今「朝まで生テレビ」をやつてますね。それにしても、僕はこの番組を最初から最後まで通しで観た事が無い。また、観るつもりもない。何故なら、ひどく疲れるから。
田原総一郎は元気だ。もう歳は70半ばだらうに、元気だ。今日も元気さうだ。この人はいくつになるまで頑張るのだらう。まあ、そんなことどうだつていいやうな気もするが、彼が元気なうちはTV業界も何とか持ちこたへられるやうな気がする。ただ、このことは田原総一郎がTV業界を一人で支へてゐるといふ意味ではない。彼が「時代の鏡」だからである。
「時代の鏡」といふ言葉を安易に使つたが、要するにこれはある時代のある現象を象徴的に演じてしまふ宿命にあるといふことだ。オルタモントの悲劇の頃、即ち1969年頃のローリング・ストーンズなんかが典型的な「時代の鏡」の例だらう。特に本人たちの意思とは関係なく象徴的な事件に巻き込まれる感じが、まさに「時代の鏡」である。
さういへば、三島由紀夫が自決して今年で40年だが、彼は意識的に「時代の鏡」になつた人のやうな気がする。何と言つても「仮面の告白」の主人公が「自分は生まれた時の記憶がある」と言ひはる位だから、徹頭徹尾意識的であることを意識したのであらう。でも、何でそんな堂々巡りな自意識を持つてしまつたのだらうかと考へると、やはりさういふ時代にさういふ巡り合はせになるやうに生まれたからだと言ふほかない。幾らなんでも生まれる時代を自分で意識して選ぶなんてことはできないから、さういふ意味で自分の意思とは関係なく「時代の鏡」になつたと、無理やりかもしれないが、言へないことはない。
三島の文体は絢爛豪華でまさにユキオ・デラックスな感じだが、それと同時に非常に正確かつ理知的な印象を受ける。同じく正確無比で理知的な文章の作家として思ひ浮かぶのが昨年生誕100年を迎へた大岡昇平である。
大岡は「俘虜記」や「野火」、「レイテ戦記」といつた戦争文学で有名であるが、「武蔵野夫人」や「花影」といつた恋愛小説なんかも書いてゐる。「野火」が世に出た頃、福田恒存は「この作品を読むと、自分も頭が良くなつたやうな気がする」といふうな事を文芸時評として書いてゐた(もしかしたら「俘虜記」だつたかもしれないが、いづれにせよ彼の戦記ものの特徴として、過去に起きた事を「正確に」再現するといふ性質があげられ、確固たるフィクションの世界が構築されてゐる)。
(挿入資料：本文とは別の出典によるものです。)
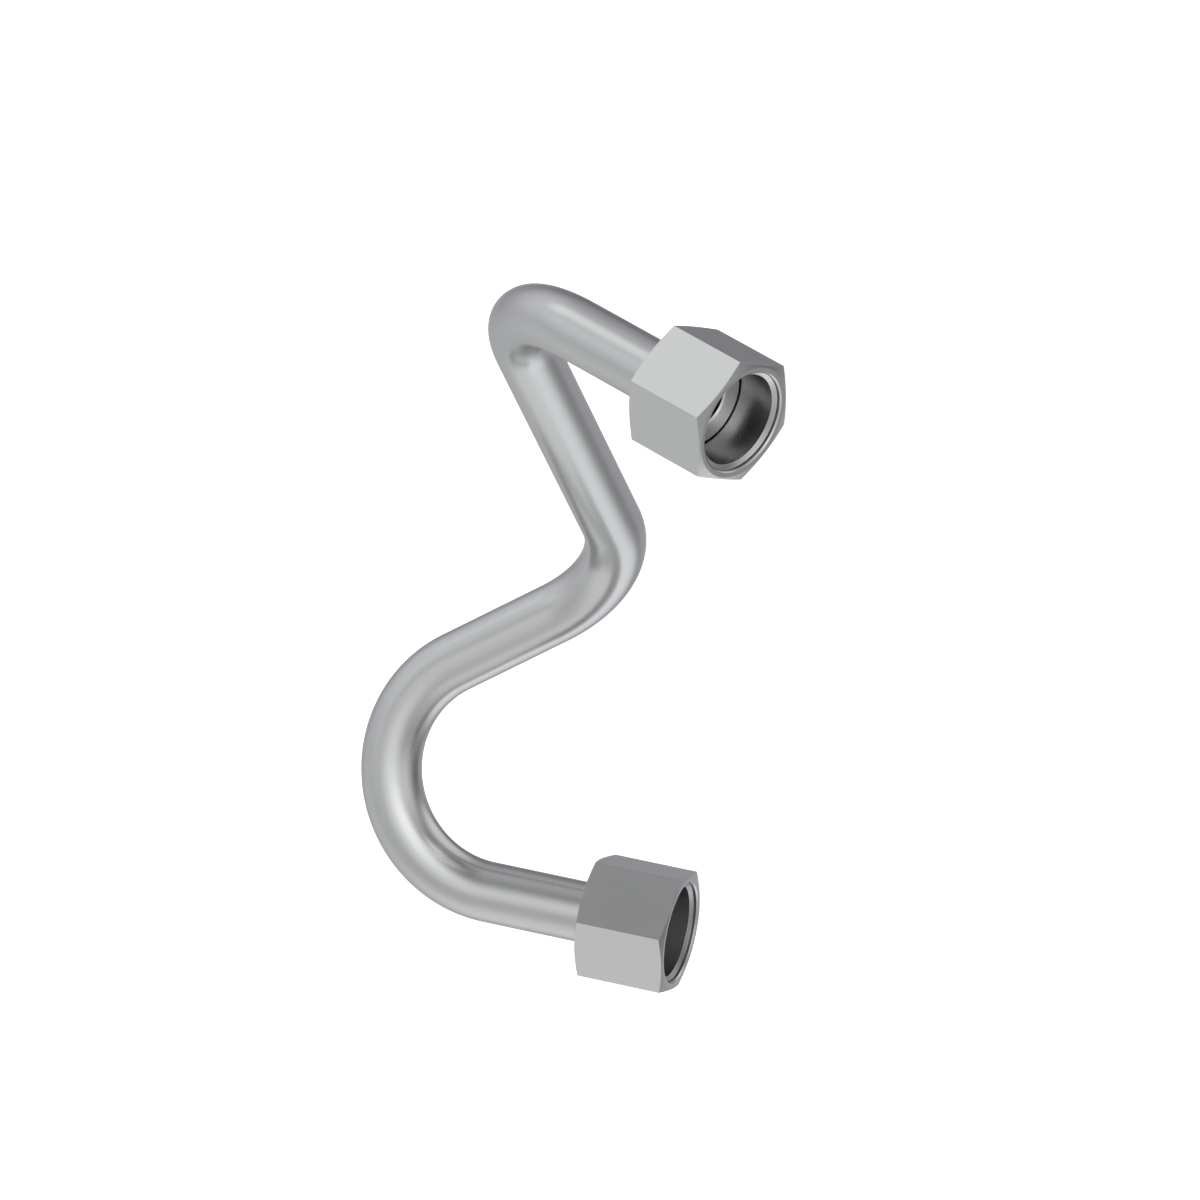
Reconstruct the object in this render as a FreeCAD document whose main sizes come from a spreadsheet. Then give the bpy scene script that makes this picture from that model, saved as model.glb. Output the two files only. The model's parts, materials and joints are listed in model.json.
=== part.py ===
"""Bent tube assembly: a 10 mm tube bent three times in space, with a flat-faced collar brazed on each end.

Each collar holds a loose hexagonal union nut on the tube. The nuts are turned for a 3/8 inch pipe thread,
which is drawn at its minor diameter. The assembly lies as it comes to rest: on the outside of the middle
bend and on the front edge of one flat of each nut. Z is up, and the origin is under the middle of the
assembly, on the surface that it lies on. Lengths are in millimetres and angles in degrees.

The end beside the tight first bend is the hairpin end. The end beside the last bend is the elbow end.
"""

import FreeCAD
import Part
import Sketcher
import math
import os
from FreeCAD import Placement, Rotation, Vector

SIZES = {
    # Tube section, and the bend table read from the hairpin end to the elbow end
    "tube_diameter": 10.0,
    "tube_wall": 1.0,
    "bend_radius": 20.0,
    "hairpin_straight": 24.2,
    "lower_straight": 19.0,
    "upper_straight": 49.5,
    "elbow_straight": 26.2,
    "hairpin_bend_angle": 144.0,
    "middle_bend_angle": 76.0,
    "elbow_bend_angle": 87.0,
    "middle_twist_angle": -125.0,
    "elbow_twist_angle": 128.0,
    # Collar brazed on each tube end
    "collar_diameter": 14.4,
    "collar_length": 4.3,
    "collar_lip": 1.3,
    "collar_bevel": 0.3,
    "collar_chamfer": 0.6,
    "braze_gap": 0.05,
    # Union nut
    "across_flats": 19.0,
    "nut_length": 15.2,
    "nut_face_diameter": 18.3,
    "corner_angle": 17.0,
    "thread_minor_diameter": 14.95,
    "thread_relief_diameter": 15.8,
    "entry_diameter": 16.4,
    "entry_depth": 0.75,
    "entry_bevel": 0.25,
    "entry_cone_angle": 60.0,
    "nut_rear_wall": 2.8,
    "tube_hole_clearance": 0.1,
    "tube_hole_chamfer": 0.3,
    "end_play": 0.2,
}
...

実際「俘虜記」も「野火」も正確無比かつ理知的で、切れ味が鋭く、現代日本文学の極みの一つではないかと思へる。が、あまりにも切れ味が鋭すぎて、僕には大岡昇平といふ人はとても性格が悪いのではないかと疑はしくすら思へてくる。性格が悪いといふと言ひ過ぎかもしれないので、ひねくれてゐる、とか、素直ではない、とか、色々言ひ換へ言葉を考へてみたが、どれもけなし言葉になつてしまひ、始末が悪い。まあ、あまりにも頭が良すぎるとそんな印象になつてしまひます、仕方がない。
ただ、戦記物よりも恋愛物の方が心理描写が中心となるだけに、ひねくれた印象がより強い。近代的な批評精神が大岡根底にはあるのだらうが、これは何でもかんでも斬りこんでしまふ刀みたいなもので、大岡昇平によつて日本の近代批評精神が完成されたと言へるほど、きれいに手際よく登場人物の心理分析がなされてゐる。ただ、具体的にどんな風な感じなのかと問はれると困る。何故なら、これらの本を読んでから数年経つてしまつてゐるからだ。でも、本当にきれいに、容赦なく切り刻んでましたので、是非「武蔵野夫人」や「花影」を読んでみて下さい。
大岡昇平はもともとスタンダールの研究者であつた。現在も新潮文庫から出てゐる「パルムの僧院」は大岡訳である。だがしかし、彼が研究者だけでなく小説家にもなつたのは何故かといへば、自身の徴兵体験が最も大きなきつかけであつたことは、非常に「ベタ」で色んな人が書いてゐることながら、やはり否定できないだらう。とにもかくにも、戦争を直接兵卒として体験したことで現実の認識の仕方が変化してしまつたのであれば、彼もまた「時代の鏡」であつたといへよう。
あ、大岡の晩年のエッセイ「成城だより」を去年買つたのに、積んだままになつてゐる。読みたい本は沢山あるが、なかなか「積読」状態から抜け出せない、つて状況で本日の閉会の挨拶とさせて頂きます。では。